#### Records shown ####

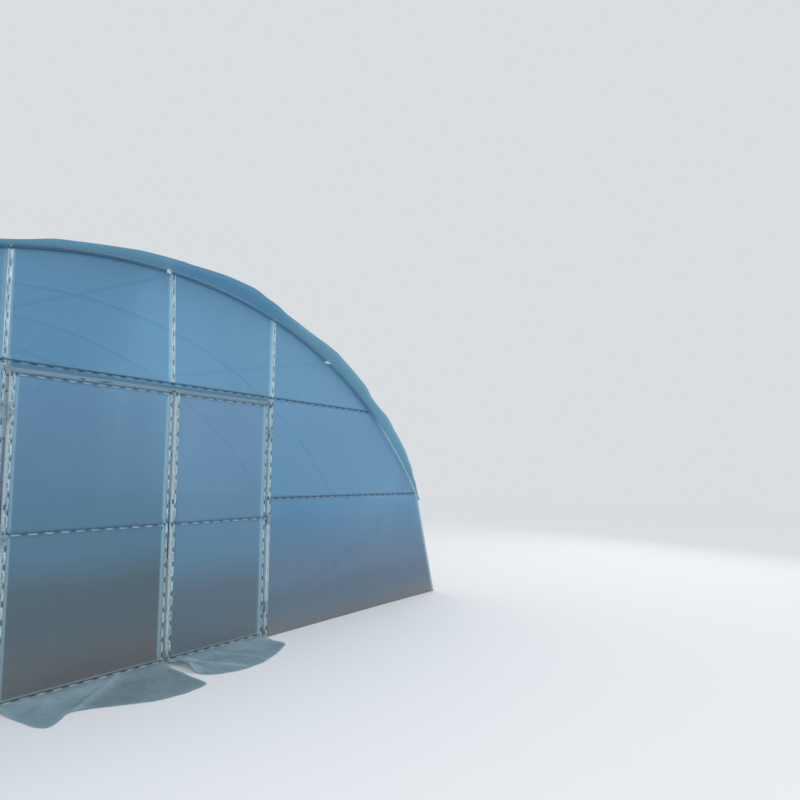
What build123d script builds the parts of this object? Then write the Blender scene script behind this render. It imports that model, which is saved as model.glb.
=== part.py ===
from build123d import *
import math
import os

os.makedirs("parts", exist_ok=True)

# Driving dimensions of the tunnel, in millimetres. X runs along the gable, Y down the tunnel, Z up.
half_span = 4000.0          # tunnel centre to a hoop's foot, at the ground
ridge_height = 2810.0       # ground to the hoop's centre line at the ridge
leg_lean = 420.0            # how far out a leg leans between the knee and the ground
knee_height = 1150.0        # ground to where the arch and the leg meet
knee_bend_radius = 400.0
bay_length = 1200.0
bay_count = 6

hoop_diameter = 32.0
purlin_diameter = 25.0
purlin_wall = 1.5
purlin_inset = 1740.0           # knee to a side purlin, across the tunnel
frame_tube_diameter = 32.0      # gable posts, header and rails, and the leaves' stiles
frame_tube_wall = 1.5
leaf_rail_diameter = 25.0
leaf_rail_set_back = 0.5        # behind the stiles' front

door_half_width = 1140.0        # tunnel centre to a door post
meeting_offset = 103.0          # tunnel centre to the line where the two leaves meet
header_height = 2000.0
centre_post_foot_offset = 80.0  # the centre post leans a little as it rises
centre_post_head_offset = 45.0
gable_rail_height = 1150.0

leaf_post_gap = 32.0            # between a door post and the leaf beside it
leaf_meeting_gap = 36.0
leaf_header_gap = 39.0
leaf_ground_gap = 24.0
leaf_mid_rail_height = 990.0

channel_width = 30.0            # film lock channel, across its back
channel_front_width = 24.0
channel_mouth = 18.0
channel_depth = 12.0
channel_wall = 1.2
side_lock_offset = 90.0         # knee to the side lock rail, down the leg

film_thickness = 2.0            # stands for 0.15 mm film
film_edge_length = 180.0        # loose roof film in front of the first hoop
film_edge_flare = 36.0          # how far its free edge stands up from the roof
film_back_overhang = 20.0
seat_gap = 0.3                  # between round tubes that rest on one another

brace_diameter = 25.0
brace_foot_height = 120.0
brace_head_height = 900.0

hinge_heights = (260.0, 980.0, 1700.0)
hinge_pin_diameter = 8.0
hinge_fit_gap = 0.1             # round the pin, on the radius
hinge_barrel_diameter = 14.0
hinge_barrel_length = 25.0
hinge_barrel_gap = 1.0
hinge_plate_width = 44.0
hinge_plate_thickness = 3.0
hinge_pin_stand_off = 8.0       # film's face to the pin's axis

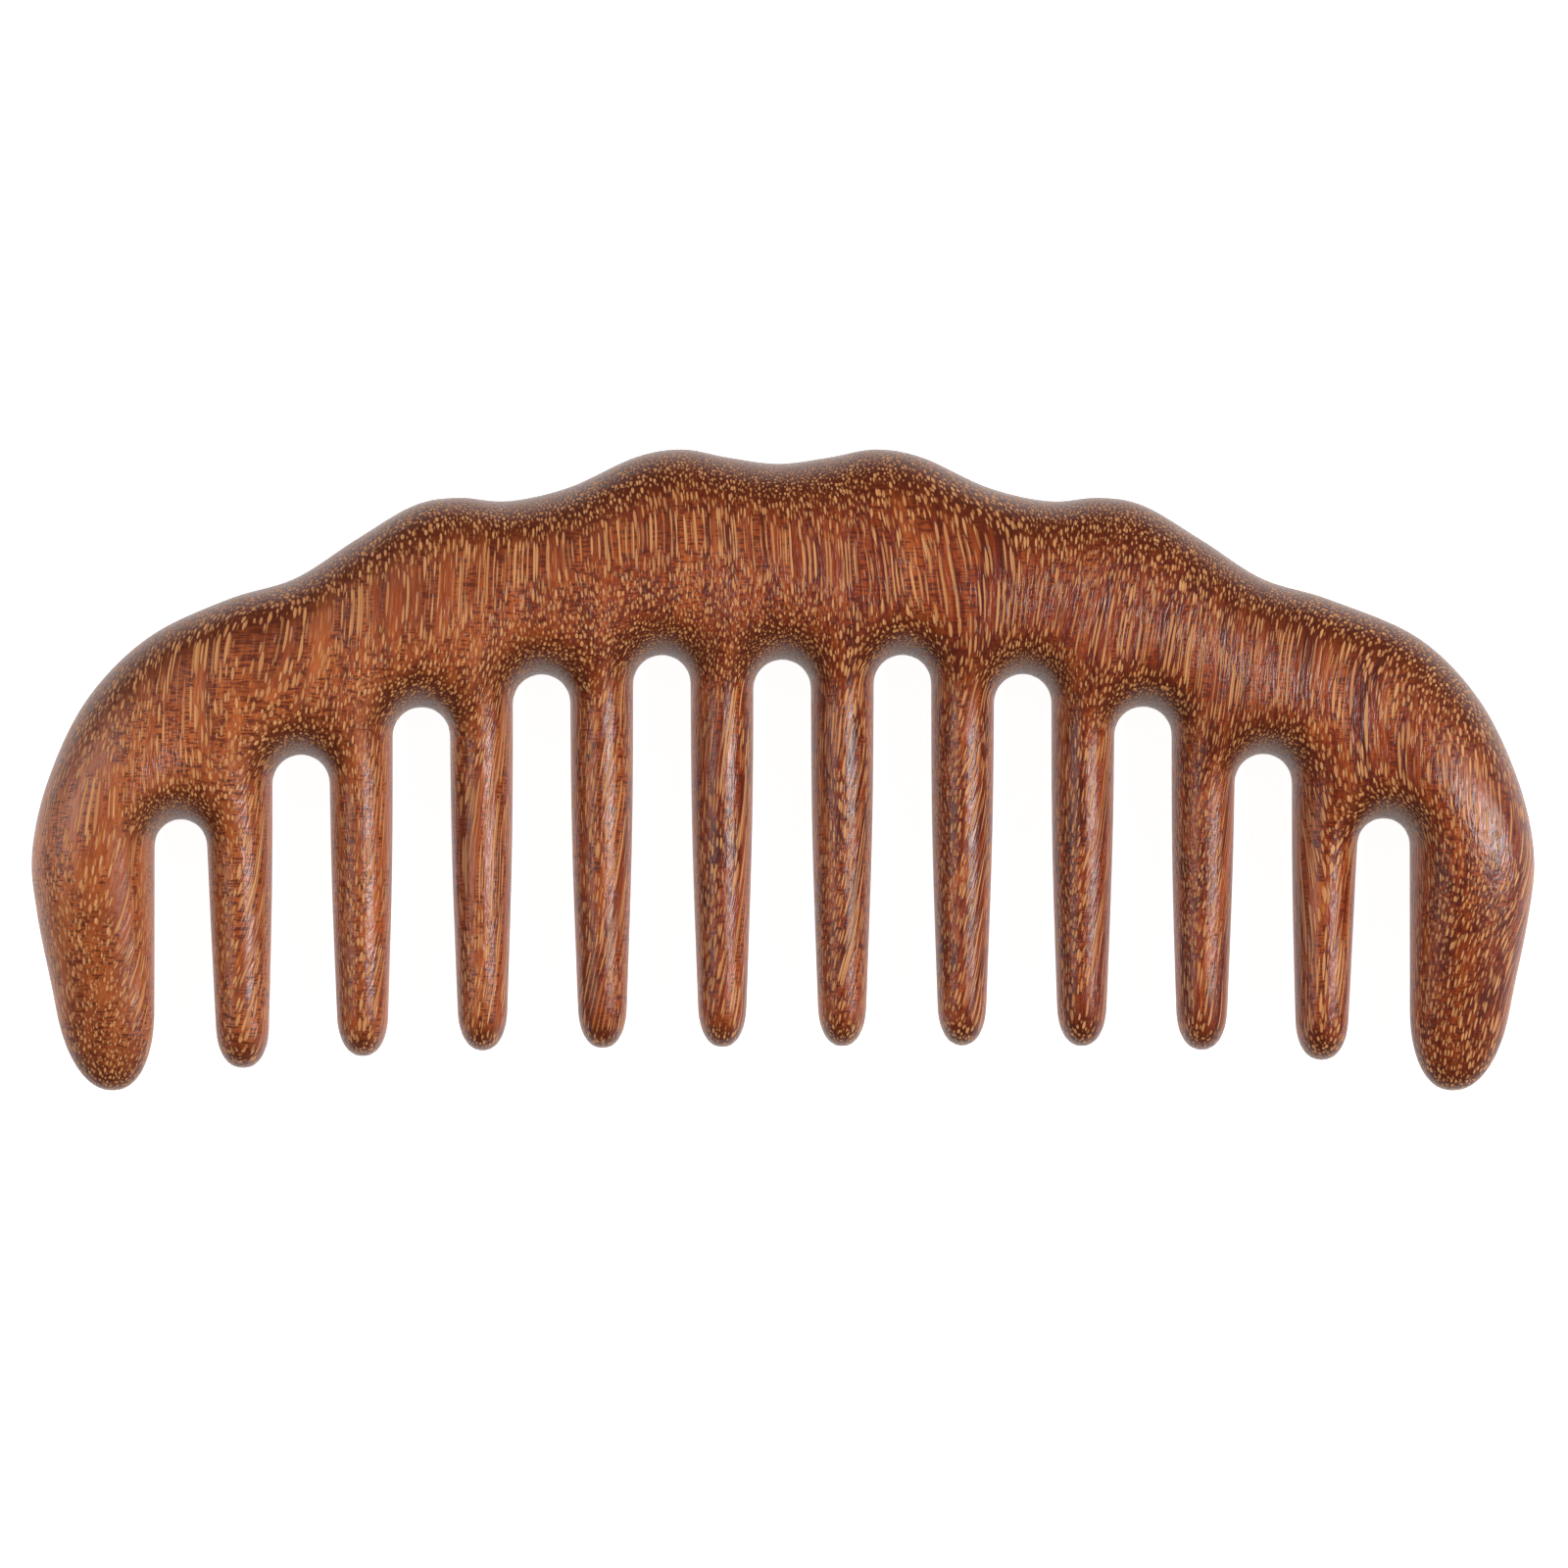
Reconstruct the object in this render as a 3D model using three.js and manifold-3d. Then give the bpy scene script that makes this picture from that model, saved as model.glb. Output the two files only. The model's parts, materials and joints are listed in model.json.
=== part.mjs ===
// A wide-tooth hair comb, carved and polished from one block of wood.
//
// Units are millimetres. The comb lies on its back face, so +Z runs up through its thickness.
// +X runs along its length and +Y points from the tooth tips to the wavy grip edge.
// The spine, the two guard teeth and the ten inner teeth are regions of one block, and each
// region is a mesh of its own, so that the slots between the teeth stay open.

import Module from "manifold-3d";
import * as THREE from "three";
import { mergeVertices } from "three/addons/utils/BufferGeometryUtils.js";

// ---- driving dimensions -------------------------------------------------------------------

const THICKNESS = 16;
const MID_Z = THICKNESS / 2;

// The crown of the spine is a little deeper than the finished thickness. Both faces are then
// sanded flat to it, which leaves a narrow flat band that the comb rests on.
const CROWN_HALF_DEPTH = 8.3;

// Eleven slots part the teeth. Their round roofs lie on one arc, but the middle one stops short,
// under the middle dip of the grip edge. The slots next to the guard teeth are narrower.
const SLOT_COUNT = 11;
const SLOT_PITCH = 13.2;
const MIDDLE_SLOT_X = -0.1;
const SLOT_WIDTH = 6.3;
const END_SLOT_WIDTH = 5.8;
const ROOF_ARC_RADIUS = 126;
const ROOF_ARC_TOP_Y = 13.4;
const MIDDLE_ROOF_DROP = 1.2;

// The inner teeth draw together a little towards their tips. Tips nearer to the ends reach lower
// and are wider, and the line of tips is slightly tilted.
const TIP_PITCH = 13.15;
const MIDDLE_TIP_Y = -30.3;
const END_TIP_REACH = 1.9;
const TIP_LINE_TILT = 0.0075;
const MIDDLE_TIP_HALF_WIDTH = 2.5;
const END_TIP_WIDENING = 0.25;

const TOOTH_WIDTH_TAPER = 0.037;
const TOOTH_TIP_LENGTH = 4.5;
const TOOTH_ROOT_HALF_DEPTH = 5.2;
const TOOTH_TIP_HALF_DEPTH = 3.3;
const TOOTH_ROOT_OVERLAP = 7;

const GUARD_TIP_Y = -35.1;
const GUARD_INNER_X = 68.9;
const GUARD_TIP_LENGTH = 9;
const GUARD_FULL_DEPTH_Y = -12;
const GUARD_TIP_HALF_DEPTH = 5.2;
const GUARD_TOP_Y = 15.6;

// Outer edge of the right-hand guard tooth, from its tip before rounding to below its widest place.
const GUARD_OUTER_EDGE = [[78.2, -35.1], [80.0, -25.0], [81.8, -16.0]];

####

(Given problem)
Please output the complete data exactly.

(Complete response)
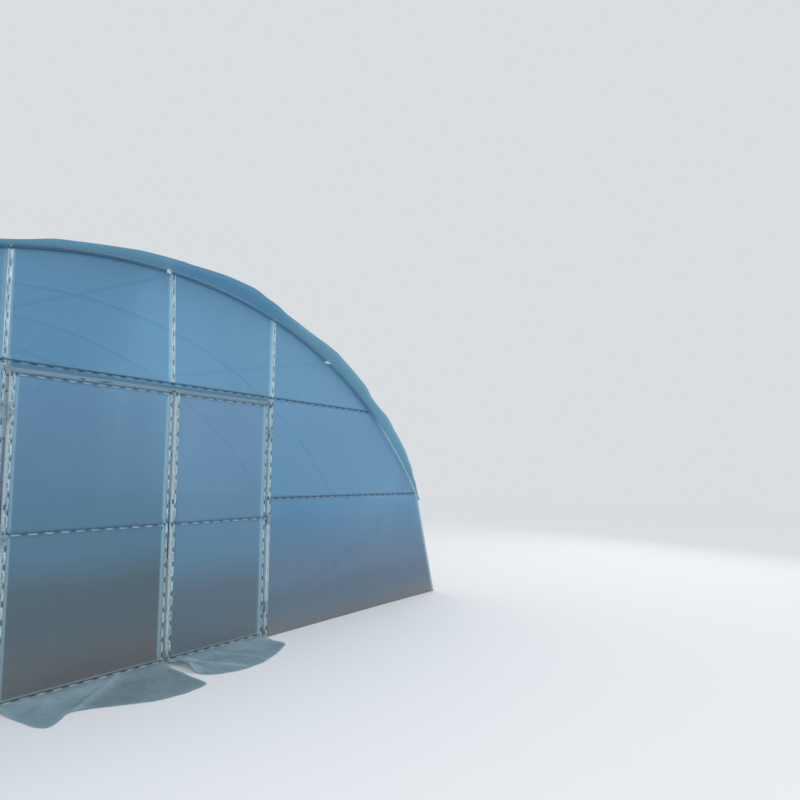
What build123d script builds the parts of this object? Then write the Blender scene script behind this render. It imports that model, which is saved as model.glb.
=== part.py ===
from build123d import *
import math
import os

os.makedirs("parts", exist_ok=True)

# Driving dimensions of the tunnel, in millimetres. X runs along the gable, Y down the tunnel, Z up.
half_span = 4000.0          # tunnel centre to a hoop's foot, at the ground
ridge_height = 2810.0       # ground to the hoop's centre line at the ridge
leg_lean = 420.0            # how far out a leg leans between the knee and the ground
knee_height = 1150.0        # ground to where the arch and the leg meet
knee_bend_radius = 400.0
bay_length = 1200.0
bay_count = 6

hoop_diameter = 32.0
purlin_diameter = 25.0
purlin_wall = 1.5
purlin_inset = 1740.0           # knee to a side purlin, across the tunnel
frame_tube_diameter = 32.0      # gable posts, header and rails, and the leaves' stiles
frame_tube_wall = 1.5
leaf_rail_diameter = 25.0
leaf_rail_set_back = 0.5        # behind the stiles' front

door_half_width = 1140.0        # tunnel centre to a door post
meeting_offset = 103.0          # tunnel centre to the line where the two leaves meet
header_height = 2000.0
centre_post_foot_offset = 80.0  # the centre post leans a little as it rises
centre_post_head_offset = 45.0
gable_rail_height = 1150.0

leaf_post_gap = 32.0            # between a door post and the leaf beside it
leaf_meeting_gap = 36.0
leaf_header_gap = 39.0
leaf_ground_gap = 24.0
leaf_mid_rail_height = 990.0

channel_width = 30.0            # film lock channel, across its back
channel_front_width = 24.0
channel_mouth = 18.0
channel_depth = 12.0
channel_wall = 1.2
side_lock_offset = 90.0         # knee to the side lock rail, down the leg

film_thickness = 2.0            # stands for 0.15 mm film
film_edge_length = 180.0        # loose roof film in front of the first hoop
film_edge_flare = 36.0          # how far its free edge stands up from the roof
film_back_overhang = 20.0
seat_gap = 0.3                  # between round tubes that rest on one another

brace_diameter = 25.0
brace_foot_height = 120.0
brace_head_height = 900.0

hinge_heights = (260.0, 980.0, 1700.0)
hinge_pin_diameter = 8.0
hinge_fit_gap = 0.1             # round the pin, on the radius
hinge_barrel_diameter = 14.0
hinge_barrel_length = 25.0
hinge_barrel_gap = 1.0
hinge_plate_width = 44.0
hinge_plate_thickness = 3.0
hinge_pin_stand_off = 8.0       # film's face to the pin's axis

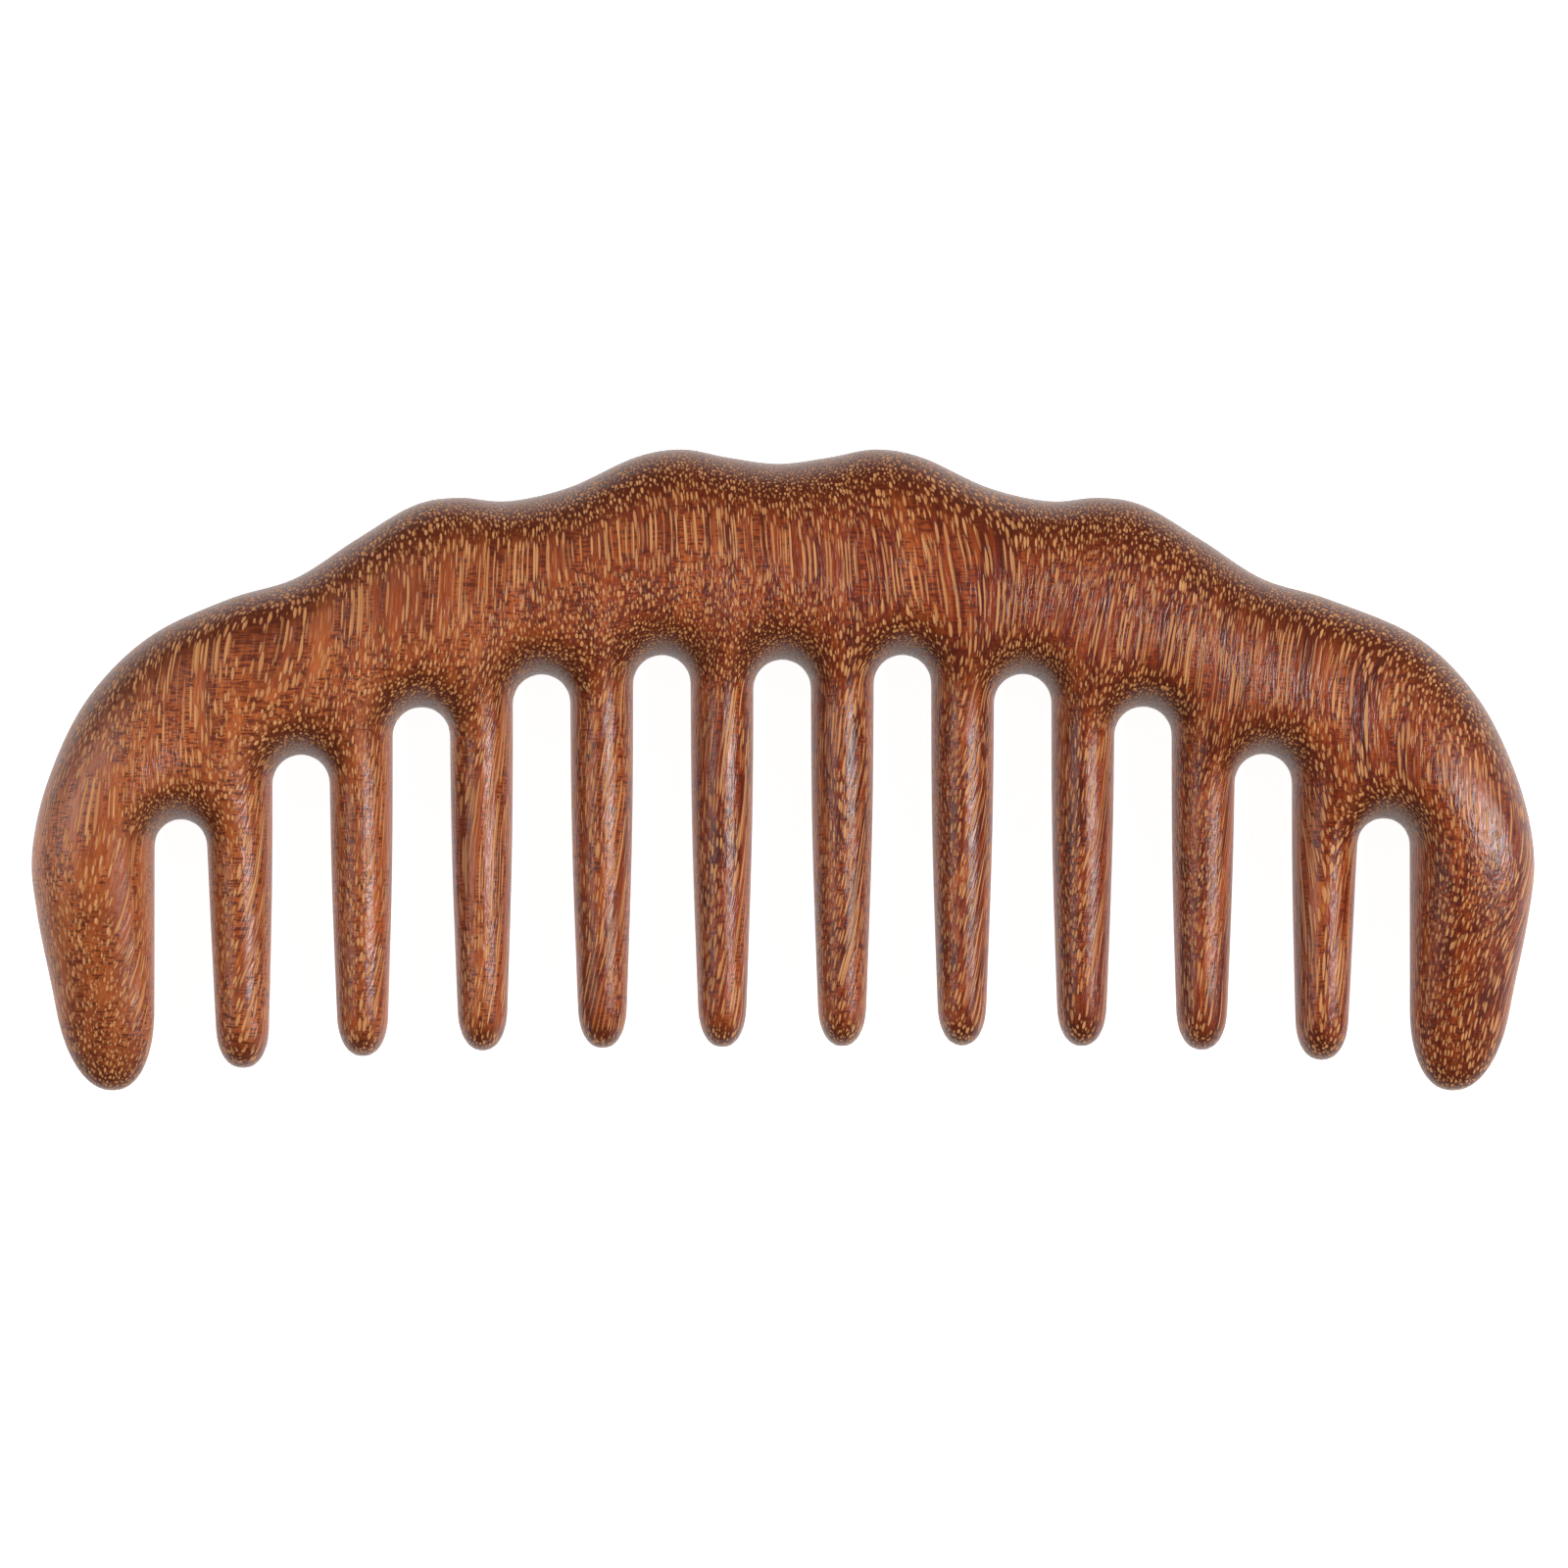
Reconstruct the object in this render as a 3D model using three.js and manifold-3d. Then give the bpy scene script that makes this picture from that model, saved as model.glb. Output the two files only. The model's parts, materials and joints are listed in model.json.
=== part.mjs ===
// A wide-tooth hair comb, carved and polished from one block of wood.
//
// Units are millimetres. The comb lies on its back face, so +Z runs up through its thickness.
// +X runs along its length and +Y points from the tooth tips to the wavy grip edge.
// The spine, the two guard teeth and the ten inner teeth are regions of one block, and each
// region is a mesh of its own, so that the slots between the teeth stay open.

import Module from "manifold-3d";
import * as THREE from "three";
import { mergeVertices } from "three/addons/utils/BufferGeometryUtils.js";

// ---- driving dimensions -------------------------------------------------------------------

const THICKNESS = 16;
const MID_Z = THICKNESS / 2;

// The crown of the spine is a little deeper than the finished thickness. Both faces are then
// sanded flat to it, which leaves a narrow flat band that the comb rests on.
const CROWN_HALF_DEPTH = 8.3;

// Eleven slots part the teeth. Their round roofs lie on one arc, but the middle one stops short,
// under the middle dip of the grip edge. The slots next to the guard teeth are narrower.
const SLOT_COUNT = 11;
const SLOT_PITCH = 13.2;
const MIDDLE_SLOT_X = -0.1;
const SLOT_WIDTH = 6.3;
const END_SLOT_WIDTH = 5.8;
const ROOF_ARC_RADIUS = 126;
const ROOF_ARC_TOP_Y = 13.4;
const MIDDLE_ROOF_DROP = 1.2;

// The inner teeth draw together a little towards their tips. Tips nearer to the ends reach lower
// and are wider, and the line of tips is slightly tilted.
const TIP_PITCH = 13.15;
const MIDDLE_TIP_Y = -30.3;
const END_TIP_REACH = 1.9;
const TIP_LINE_TILT = 0.0075;
const MIDDLE_TIP_HALF_WIDTH = 2.5;
const END_TIP_WIDENING = 0.25;

const TOOTH_WIDTH_TAPER = 0.037;
const TOOTH_TIP_LENGTH = 4.5;
const TOOTH_ROOT_HALF_DEPTH = 5.2;
const TOOTH_TIP_HALF_DEPTH = 3.3;
const TOOTH_ROOT_OVERLAP = 7;

const GUARD_TIP_Y = -35.1;
const GUARD_INNER_X = 68.9;
const GUARD_TIP_LENGTH = 9;
const GUARD_FULL_DEPTH_Y = -12;
const GUARD_TIP_HALF_DEPTH = 5.2;
const GUARD_TOP_Y = 15.6;

// Outer edge of the right-hand guard tooth, from its tip before rounding to below its widest place.
const GUARD_OUTER_EDGE = [[78.2, -35.1], [80.0, -25.0], [81.8, -16.0]];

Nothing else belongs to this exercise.